800.000 tuiles façonnées à la main

            Toute l’économie d’un château fort – forgerons, bûcherons, menuisiers – est rassemblée du ce site de 15 hectares. Le public raffole de la vision de ces deux hommes marchant comme des hamsters dans des roues géantes en bois : leur marche sans fin entraine un système de poulies permettant d’acheminer les blocs de pierre.

Plus loin, on taille le grès avec un burin – le geste use, parait-il, les coudes. Le bruit émis, que l’on devine ancestral, est régulier. Des menuisiers rabotent des troncs d’arbre en vue de monter la charpente – sans machine – « Il faut avoir d’œil et accepter de jouer avec l’irrégularité du bois », raconte l’un de ces artisans ».

            De même 80.000 tuiles auront à terme été façonnées à la main et cuites à 1.000 degrés dans un four (l’une des autres grandes attractions aux yeux du public). Près de la rivière, on a construit un moulin hydraulique à farine.

            Tout le monde, ici, porte une chemise rappelant celles portées au Moyen Age, conférant au chantier un petit air baba cool. Il faut avoir l’œil pour repérer des chaussures de sécurité à bout renforcé, concession faite aux normes de sécurité.

            « Le travail des artisans est un spectacle mais nous sommes l’anti Disneyland », affirme Maryline Martin, directrice et co-fondatrice du projet avec Michel Guyot, propriétaire de plusieurs châteaux « car tout est au service de la construction du château ».

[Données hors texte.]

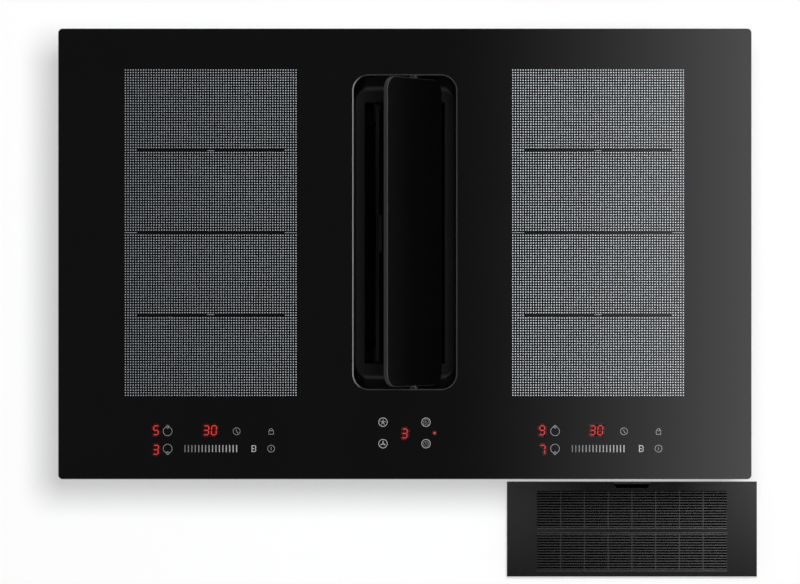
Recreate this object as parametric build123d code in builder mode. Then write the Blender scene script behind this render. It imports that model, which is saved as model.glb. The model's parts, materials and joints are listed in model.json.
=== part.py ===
"""Downdraft induction cooktop: a glass hob with a flap-covered vent and an extractor underneath.

The part stands on its lower box. Origin: on the bench plane, under the middle of the glass.
+X right, +Y to the back, +Z up, millimetres.
"""
from build123d import *
from math import cos, radians, sin
import os

os.makedirs("parts", exist_ok=True)

# --- glass and the printed cooking areas -----------------------------------------------
glass_length = 800.0
glass_width = 520.0
glass_thickness = 4.0
glass_corner = 5.0
glass_bevel = 0.6
area_side_margin = 76.5
area_inner_margin = 123.5
area_back_margin = 45.0
control_depth = 95.0
zones_per_area = 4

# --- vent in the middle ----------------------------------------------------------------
vent_width = 121.2
vent_end_inset = 7.7
vent_corner = 19.0
collar_wall = 1.3
collar_gap = 0.3
collar_depth = 54.0
collar_ledge = 2.5
bowl_depth = 38.0
bowl_end_inset = 16.0
bowl_side_inset = 1.8
bowl_corner = 12.0
bowl_steps = 6
hole_side_inset = 13.7
hole_end_inset = 28.9

# --- flap ------------------------------------------------------------------------------
flap_thickness = 5.0
flap_side_gap = 1.3
flap_end_gap = 3.5
flap_corner = 17.0
flap_bevel = 0.4
flap_open_angle = 57.0
pivot_offset = 11.0
pivot_depth = 8.0
pin_radius = 2.5
pin_fit = 0.02
bush_wall = 1.5
bush_fit = 0.05
boss_radius = 7.0
boss_depth = 2.6
bracket_sheet = 1.5
lug_length = 10.0
lug_gap = 8.0

# --- sheet metal, seals and heights ----------------------------------------------------
sheet = 1.0
box_height = 155.0
tray_height = 53.0
bond_thickness = 1.0
bond_width = 5.0
seal_thickness = 2.0
seal_width = 8.0
seal_inset = 4.0
seal_inner_corner = 2.5
worktop_overlap_side = 28.0
worktop_overlap_end = 18.0
tray_corner = 8.0
tray_inner_corner = 4.0
tray_flange = 7.0
louvre_height = 5.0
louvre_rise = 10.0
louvre_length = 18.0
louvre_pitch = 26.0
louvre_columns = 10
louvre_rows = 3
grille_margin = 12.0
grille_rows = 7

# --- duct sleeve -----------------------------------------------------------------------
sleeve_gap = 0.6
sleeve_wall = 2.0
sleeve_shelf = 3.0
shelf_hole_gap = 2.1
gasket_width = 5.0
gasket_thickness = 1.5
sheet_fit = 0.3

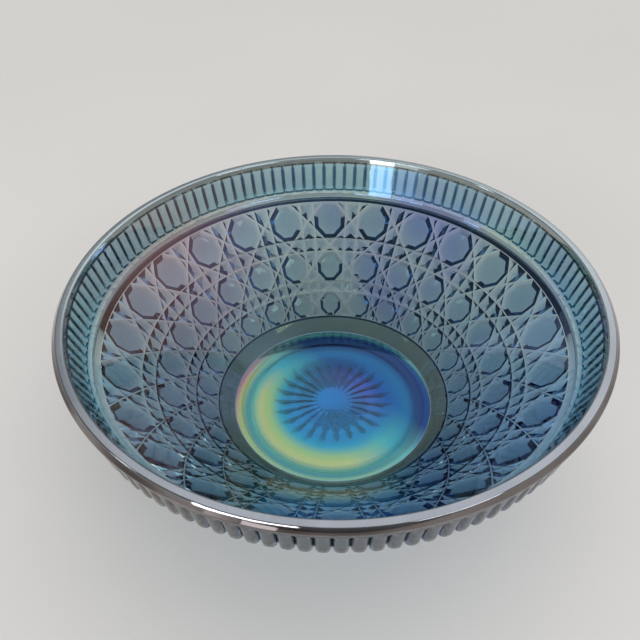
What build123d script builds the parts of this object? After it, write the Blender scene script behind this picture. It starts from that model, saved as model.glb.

            Dans leur contrat, les salariés sont tout de même qualifiés « d’animateurs ». Ils se doivent d’expliquer leur travail aux visiteurs, y compris lorsque 5.000 personnes défilent dans une journée. Et même en cas de chaleur abrutissante ou de « coup de bourre ».

            Au bout de vingt ans, et avec quelques années de retard sur le calendrier initial, l’édifice possède déjà une charpente, une grande salle, deux chambres et une chapelle. Deux tours sont sur le point d’être érigées, ainsi qu’un pigeonnier. A terme, la demeure est censée être celle d’un seigneur contemporain de Jean de Toucy, qui vécut dans la région et partit en croisade.

Mission d’observation

            Son allure a été pensée par un comité nanti d’un historien et d’archéologues. Chaque décision – taille de la croisée d’ogive, décors des chambres – fait l’objet de discussions. « Nous étudions les autres châteaux comme ceux de Dourdan, de Ratilly », explique Florian Renucci, maitre d’œuvre du chantier depuis le premier jour. « Puis nous prenons des options. »

            Plusieurs sites patrimoniaux, dont la cathédrale de Paris ou celle de Bourges, ont vu débarquer, un jour, « ceux de Guédelon » en mission d’observation.

            En principe, la dernière pierre sera posée dans cinq ans, voire plus. Les dates dans le fond n’ont pas d’importance puisque la durée du chantier fait aussi son sel. Certains visiteurs reviennent régulièrement pour voir l’évolution des travaux. Dans la région, il y a même une « génération Guédelon », qui a grandi au rythme de ses murs.

            Le monde patrimonial, quant à lui, considère l’initiative avec un mélange d’attraction répulsion. Il a d’abord regardé l’aventure de loin, d’autant que les équipes de Guédelon ont-elles-mêmes largement douté de la marche à suivre les premières années. « Il y avait une forme de mépris bien parisien, affirme Florian Renucci. On n’a d’ailleurs pas vu beaucoup de ministres à Guédelon ».

            Mais la recette gagnante du site fait désormais fantasmer et l’on vient de loin pour savoir comment s’y prendre pour attirer autant de public sans devoir harceler l’Etat ou les élus locaux pour un peu d’aide. Guédelon est une formidable machine de guerre économique. Le chantier a démarré avec du mécénat, notamment de la Fondation EDF. Vingt ans plus tard, il s’autofinance grâce aux entrées (15 Euros pour un plein tarif) et une boutique très bien achalandée. Le chiffre d’affaires tourne autour de 4 millions d’Euros. « Nous ne percevons aucune subvention, et nous n’avons ni Dieu ni maitre » se félicite ainsi Maryline Martin. Rares sont ceux, dans le giron de la Culture, qui peuvent en dire autant.